Onderzoek naar interacties tussen plasma en ultradunne materialen voor atomair etsen met hoge doorvoer in toekomstige knooppunten

With the exponential growth of data generation, the storage and processing capabilities must scale at a similar pace within constrained space, cost, and power budget. The reduction of the dimensions of the memory and processing elements has been maintained until now by a combination of improvements in lithography, etching and the introduction of new materials. The next generation of conventional lithography, called High Numerical Aperture Extreme Ultraviolet Lithography (“High NA EUV”), will force the use of extremely thin layers, typically a dozen atom thick, whose main purpose is to be used as a protection layer of the material underneath. Two major issues arise from it.
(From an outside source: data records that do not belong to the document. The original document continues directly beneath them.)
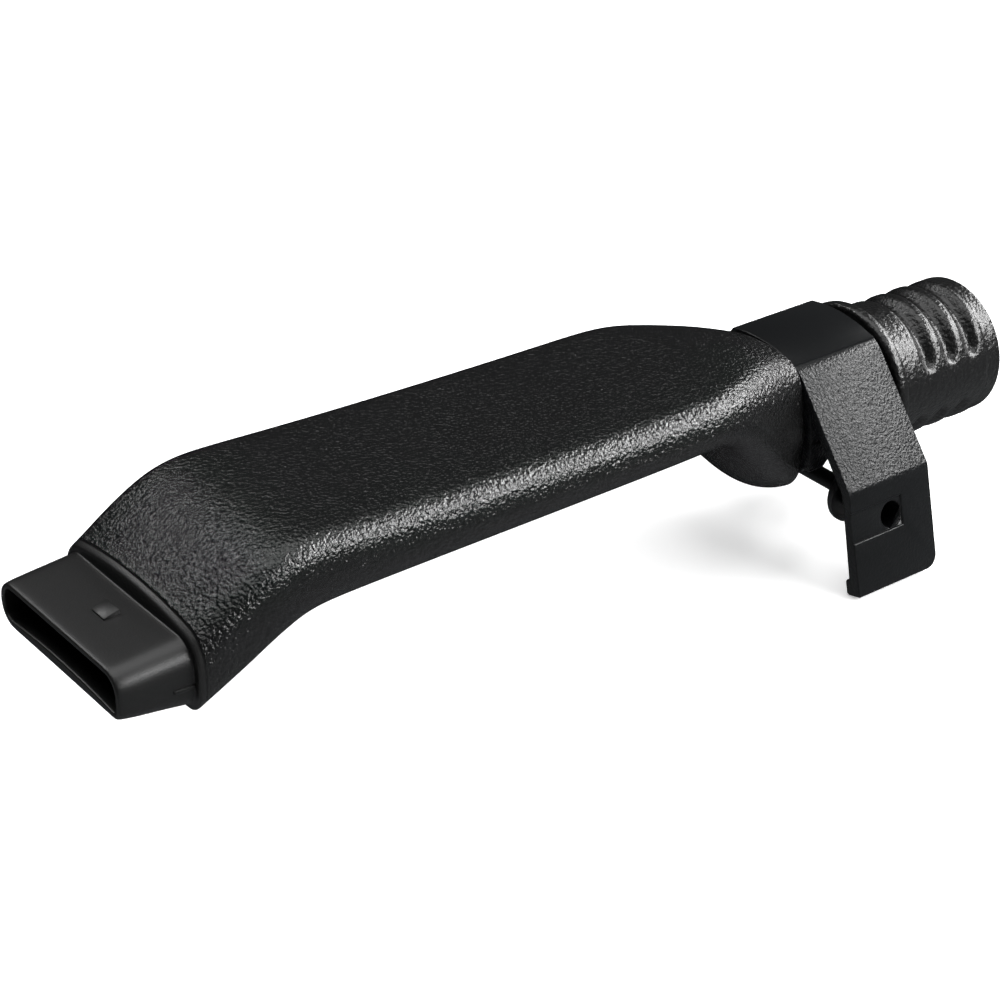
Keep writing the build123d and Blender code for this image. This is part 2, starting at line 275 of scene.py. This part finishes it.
# %% [markdown]
# ## The duct
# The real duct is blow moulded: a hot tube of plastic is closed in a mould and blown out
# against its walls, so the shell is one piece with a fairly even wall and no sharp outside
# corner. It could be a box with bevelled edges, but its section changes all the way along.
# So each section is drawn as its own ring, neighbouring rings are bridged, and a Subdivision
# Surface modifier rounds the whole as blowing does.

# %% One section of the duct
CORNER_STEPS = 6
CROWN_CUTS = 5
parting_points = []


def bend_row(piece, x, way, middle, half_width, rise):
    """Bows the upper (way 1) or lower (way -1) part of a ring into an arc across the duct."""
    mesh = bmesh.from_edit_mesh(piece.data)
    widths = sorted({round(abs(v.co.y), 7) for v in mesh.verts
                     if same(v.co.x, x) and (v.co.z - middle) * way > 0})
    for y in widths:
        lift = rise * (1 - min(y / half_width, 1) ** 2)
        pick(piece, lambda v: same(v.x, x) and (v.z - middle) * way > 0 and abs(abs(v.y) - y) < 0.2e-6)
        move((0, 0, way * lift))


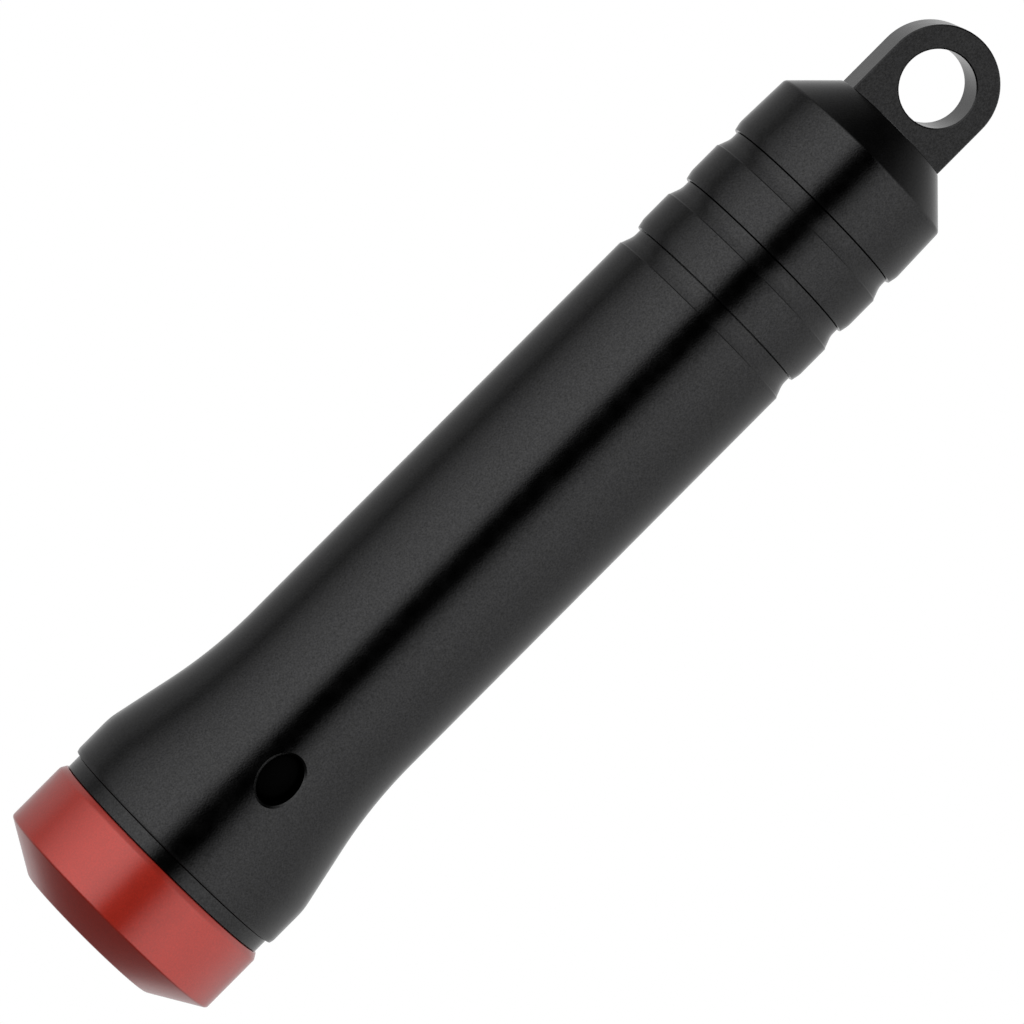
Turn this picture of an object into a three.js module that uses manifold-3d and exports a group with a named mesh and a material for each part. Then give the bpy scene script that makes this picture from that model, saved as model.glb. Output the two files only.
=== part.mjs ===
// Keychain flashlight for one AAA cell, in millimetres.
// The axis of the tube is Z: the nose stands on z = 0, the key-ring lug is at the top,
// and the side switch and the flat of the lug face -Y.
import * as THREE from "three";
import { mergeVertices } from "three/addons/utils/BufferGeometryUtils.js";
import Module from "manifold-3d";

const wasm = await Module();
wasm.setup();

// ---------- driving dimensions ----------

// Gaps between neighbours
const seat = 0.05; // between faces that rest on each other
const slip = 0.1; // round a piece that drops into a bore
const threadGap = 0.05; // radial gap between a thread's two plain cylinders
const seamGap = 0.05; // between the screwed-up end faces

// Cell
const cellLength = 44.5;
const cellRadius = 5.15;
const cellPlay = 0.2; // radial play of the cell in the tube
const jacketThickness = 0.1;
const jacketGap = 0.02; // between the can and its jacket
const jacketLip = 0.5; // how far the jacket turns in over the can's ends
const canBead = 0.4; // rounded edge of the can
const nubRadius = 2.75;
const nubHeight = 0.95;
const nubEdge = 0.2;
const coverMargin = 1.45; // from the cell's skin to its negative cover
const coverInset = 0.3; // from the cover's face to the can's rolled edge
const coverDepth = 1.1;
const sealRing = 0.5; // width of the nylon seal round the cover

// Tube and head
const tubeWall = 1.65;
const headStep = 1.66; // how much larger the head is than the tube, on the radius
const headCylinder = 4.0; // from the head's front face to the start of the flare
const flareLength = 11.2;
const flareSlope = THREE.MathUtils.degToRad(12.1); // half angle of the flare's cone
const neckWall = 1.15; // wall of the threaded neck that the bezel screws on
const bezelWall = 1.16; // wall of the bezel round that neck
const reliefDepth = 0.35; // shallow groove behind the bezel
const reliefLength = 0.96;
const lineDepth = 0.12; // fine tool line at the edge of each groove
const lineWidth = 0.08;
const edgeRise = 0.12; // short shoulder beside that line

// Bezel
const bezelLength = 6.65;
const noseRing = 0.58; // width of the flat nose ring
const noseHeight = 2.0; // height of the nose chamfer
const lipThickness = 1.3;
const rearChamfer = 0.25;
const rearChamferLength = 0.4;
const lensRing = 1.6; // how far the lens reaches past the window
const lensLap = 0.7; // how far it laps over the reflector's flange

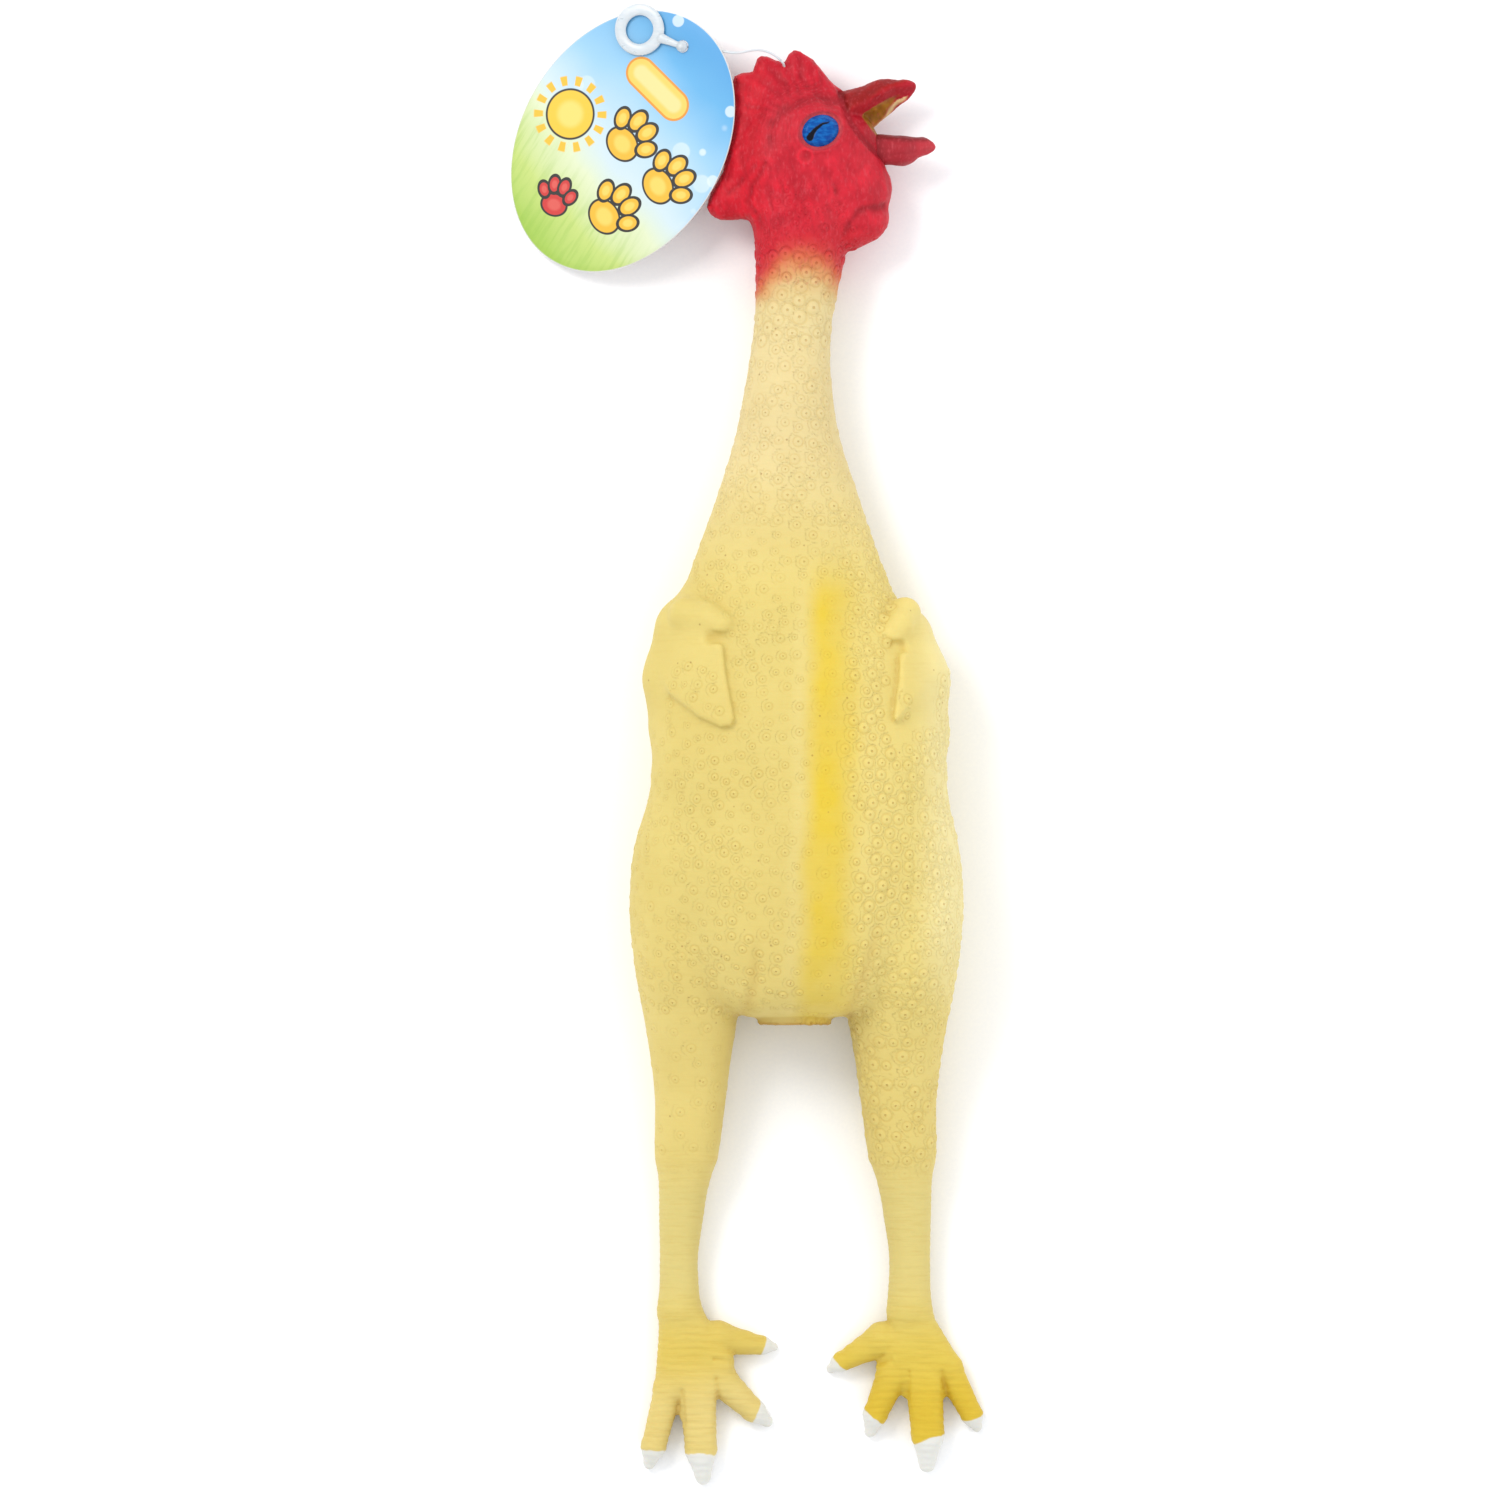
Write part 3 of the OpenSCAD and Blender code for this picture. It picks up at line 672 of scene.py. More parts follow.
def crease(p, pts, width):
    """1 on a drawn line, fading out to both sides."""
    return bell(line_distance(p[:, 0], p[:, 1], pts), width)


def head_relief(p, n):
    x, y, z = p.T
    facing = smooth(0.15, 0.5, np.abs(n[:, 2]))
    wobble = value_noise(p / 4.2, 3)
    u, v = eye_local(x, y)
    r = np.hypot(u * EYE_HALF[0], v * EYE_HALF[1] * 1.1)
    turn = np.degrees(np.arctan2(y - EYE[1], x - EYE[0]))
    upper = np.clip(1 - np.abs((turn - 132 + 180) % 360 - 180) / 96, 0, 1) ** 0.5
    # flow lines round the eye, then up the comb
    rings = np.sin(2 * np.pi * (r + 1.1 * wobble) / 1.35)
    e = 0.09 * (0.7 + 0.6 * wobble) * rings * upper * smooth(7.5, 10, r) * (1 - smooth(16, 23, r)) * facing
    comb = smooth(13, 18, r) * smooth(214, 222, y)
    e += 0.1 * comb * facing * np.sin(turn / 1.6 + 2.2 * wobble)
    for pts, width, deep in ((BEAK_CREASE, 0.9, 0.7), (WATTLE_CREASE, 1.1, 0.5), (BROW, 1.6, 0.36)):
        e -= deep * facing * crease(p, pts, width)
    for pts, deep in FOLDS:
        away = line_distance(x, y, pts)
        e += facing * deep * (0.5 * bell(away - 1.7, 0.9) - bell(away, 0.8))
    ear = np.hypot(x - 1.7, y - 205.1)
    e += facing * (0.32 * bell(ear - 2.3, 0.55) - 0.3 * bell(ear, 1.1))
    e += facing * 0.2 * bell(np.hypot((x - 1) / 0.8, (y - 201.3) / 1.2), 1.1)
    streaks = value_noise(np.column_stack([(x * 0.9 + y * 0.25) / 1.15, y / 5, z / 4]), 9)
    e += facing * 0.2 * streaks * (1 - comb) * smooth(207, 198, y) * smooth(178, 186, y)
    e += 0.12 * value_noise(p / 2.4, 5) + 0.09 * value_noise(p / [0.8, 1.6, 1.1], 6)
    return e * smooth(172, 180, y)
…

The most obvious one is the extreme etch resistance these few atom-thick films will need to have to the plasma used to transfer the patterns defining the device to the underlying materials. Also, at such extreme thickness, materials can become transparent to plasma, thereby failing in their purpose as a protection from the areas which should not be etched. For many combinations of materials, this is the final physical limit of plasma etching as it used to be performed for the last five decades. Thankfully, some alternative ways of etching at such dimensions have already been worked on, among which atomic layer etching (ALE). This approach is based on the difference in the amount of energy needed to induce desorption of volatile molecules from a surface, and is usually introduced as a two-step cyclic process: saturate a surface with some defined molecule and then trigger desorption by ion bombardment with adequate energy. The choice of the correct molecule to desorb from the surface of the material to be etched and not from the protection material, along with a fine control of the energy of the incoming plasma species, is defining the good performance of an etch process. The main drawback of such an approach is its very poor throughput: each step of every cycle is several second long and each cycle etches few Angstroms, making atomic layer etching a slow and costly process. Increasing the efficiency of each step quickly becomes bottlenecked by the time needed to replace one gas with another in the entire volume of the etch chamber. Improving the throughput of atomic layer etching will therefore require a deep understanding of the plasma/ material interactions both during the steady and the transient states of gas switching as the later will represent most of the process time.